▶ **What you need to do**
Set down exactly, please, each line from the one containing "Continue the build123d" through the one containing "finishes and the", both lines included, and no other line.

(Scripts that build objects)
================

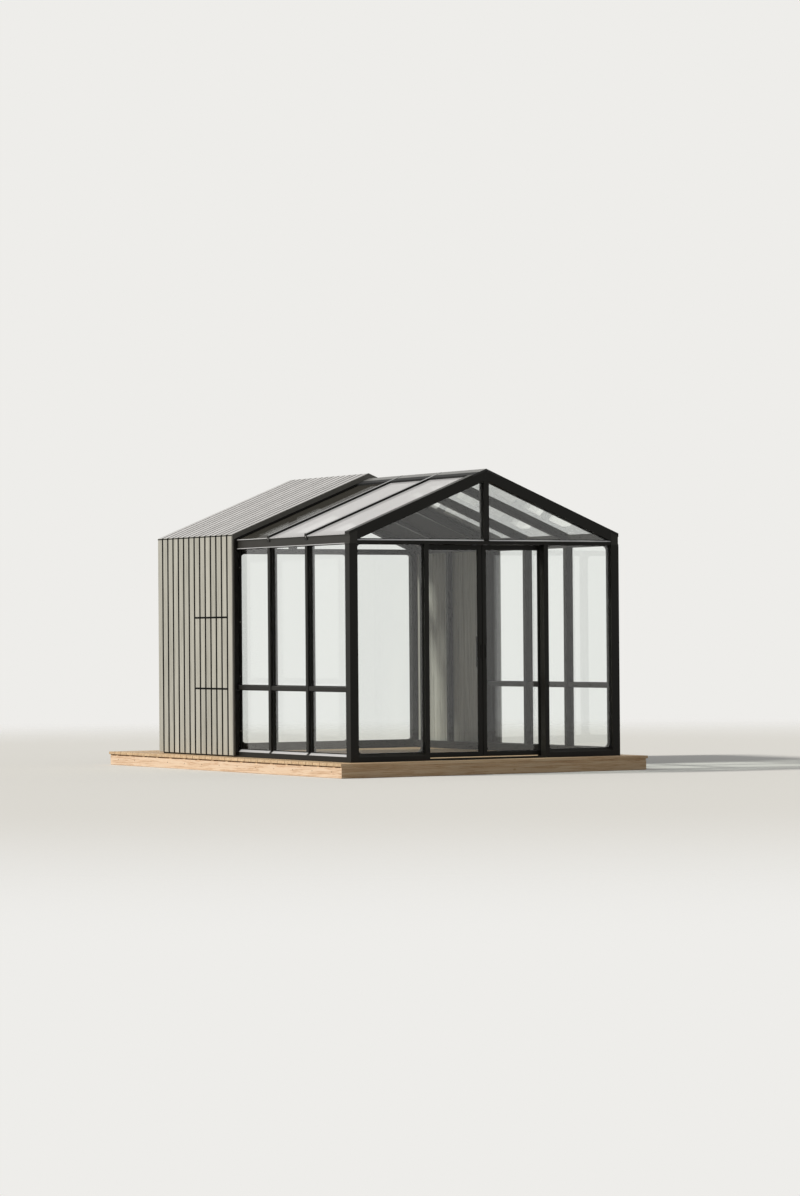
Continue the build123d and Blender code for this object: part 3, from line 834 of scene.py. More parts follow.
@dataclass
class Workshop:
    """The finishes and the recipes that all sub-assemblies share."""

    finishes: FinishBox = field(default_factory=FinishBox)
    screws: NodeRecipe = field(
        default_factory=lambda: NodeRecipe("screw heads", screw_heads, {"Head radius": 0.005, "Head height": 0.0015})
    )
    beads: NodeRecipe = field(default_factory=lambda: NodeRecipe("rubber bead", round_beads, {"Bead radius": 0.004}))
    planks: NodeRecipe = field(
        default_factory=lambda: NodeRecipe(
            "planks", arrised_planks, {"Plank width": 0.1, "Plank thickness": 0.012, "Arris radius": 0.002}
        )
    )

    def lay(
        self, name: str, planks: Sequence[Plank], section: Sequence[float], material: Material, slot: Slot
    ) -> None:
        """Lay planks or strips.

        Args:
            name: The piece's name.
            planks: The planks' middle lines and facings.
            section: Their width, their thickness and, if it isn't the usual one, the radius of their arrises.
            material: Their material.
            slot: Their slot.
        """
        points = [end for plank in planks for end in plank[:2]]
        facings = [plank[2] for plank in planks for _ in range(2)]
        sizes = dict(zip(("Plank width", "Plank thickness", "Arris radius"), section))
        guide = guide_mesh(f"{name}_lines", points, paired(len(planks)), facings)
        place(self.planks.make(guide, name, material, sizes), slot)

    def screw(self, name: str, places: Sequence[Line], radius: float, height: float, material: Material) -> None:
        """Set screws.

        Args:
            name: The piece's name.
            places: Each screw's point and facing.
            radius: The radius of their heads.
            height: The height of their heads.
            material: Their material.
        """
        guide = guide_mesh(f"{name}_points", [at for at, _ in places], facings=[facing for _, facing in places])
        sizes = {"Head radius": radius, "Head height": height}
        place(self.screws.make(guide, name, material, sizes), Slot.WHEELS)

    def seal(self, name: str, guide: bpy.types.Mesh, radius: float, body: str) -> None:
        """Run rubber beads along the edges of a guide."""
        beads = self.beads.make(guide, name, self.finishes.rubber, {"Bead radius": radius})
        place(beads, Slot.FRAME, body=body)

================

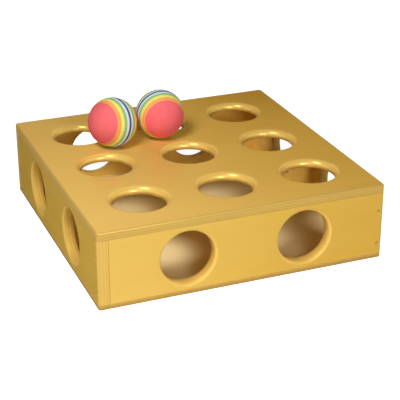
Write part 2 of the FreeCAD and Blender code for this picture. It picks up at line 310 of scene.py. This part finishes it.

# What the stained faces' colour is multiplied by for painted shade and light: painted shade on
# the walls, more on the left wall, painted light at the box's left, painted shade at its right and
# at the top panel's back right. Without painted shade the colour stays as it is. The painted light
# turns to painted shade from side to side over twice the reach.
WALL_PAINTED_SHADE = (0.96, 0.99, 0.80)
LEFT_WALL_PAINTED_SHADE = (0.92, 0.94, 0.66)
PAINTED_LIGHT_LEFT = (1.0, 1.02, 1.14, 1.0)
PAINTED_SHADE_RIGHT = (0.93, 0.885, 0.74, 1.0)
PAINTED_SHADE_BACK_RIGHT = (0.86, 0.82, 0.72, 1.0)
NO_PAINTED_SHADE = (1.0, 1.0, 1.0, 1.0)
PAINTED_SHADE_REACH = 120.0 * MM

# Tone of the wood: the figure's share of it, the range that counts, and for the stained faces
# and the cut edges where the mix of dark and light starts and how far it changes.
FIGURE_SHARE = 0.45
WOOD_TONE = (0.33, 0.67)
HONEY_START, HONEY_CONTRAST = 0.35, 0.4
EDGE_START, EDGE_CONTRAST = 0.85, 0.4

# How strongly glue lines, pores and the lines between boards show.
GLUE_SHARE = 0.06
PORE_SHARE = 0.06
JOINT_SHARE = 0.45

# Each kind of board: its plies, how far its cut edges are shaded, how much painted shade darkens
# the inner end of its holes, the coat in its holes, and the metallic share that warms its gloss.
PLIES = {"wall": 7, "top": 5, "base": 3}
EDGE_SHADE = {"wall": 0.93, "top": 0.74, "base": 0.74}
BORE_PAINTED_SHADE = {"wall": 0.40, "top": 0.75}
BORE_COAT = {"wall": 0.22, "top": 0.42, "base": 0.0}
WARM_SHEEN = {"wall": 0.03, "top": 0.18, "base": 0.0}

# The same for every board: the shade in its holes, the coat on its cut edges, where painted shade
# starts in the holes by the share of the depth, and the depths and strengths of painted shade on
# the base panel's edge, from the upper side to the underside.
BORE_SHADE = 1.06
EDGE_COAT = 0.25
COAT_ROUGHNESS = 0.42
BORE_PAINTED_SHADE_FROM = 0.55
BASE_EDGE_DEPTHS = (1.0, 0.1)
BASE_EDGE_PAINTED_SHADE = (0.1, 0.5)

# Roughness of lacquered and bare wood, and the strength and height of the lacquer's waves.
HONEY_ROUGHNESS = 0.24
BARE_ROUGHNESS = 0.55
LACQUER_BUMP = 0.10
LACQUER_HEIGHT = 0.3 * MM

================

▶ **Solution to this problem**
Continue the build123d and Blender code for this object: part 3, from line 834 of scene.py. More parts follow.
@dataclass
class Workshop:
    """The finishes and the recipes that all sub-assemblies share."""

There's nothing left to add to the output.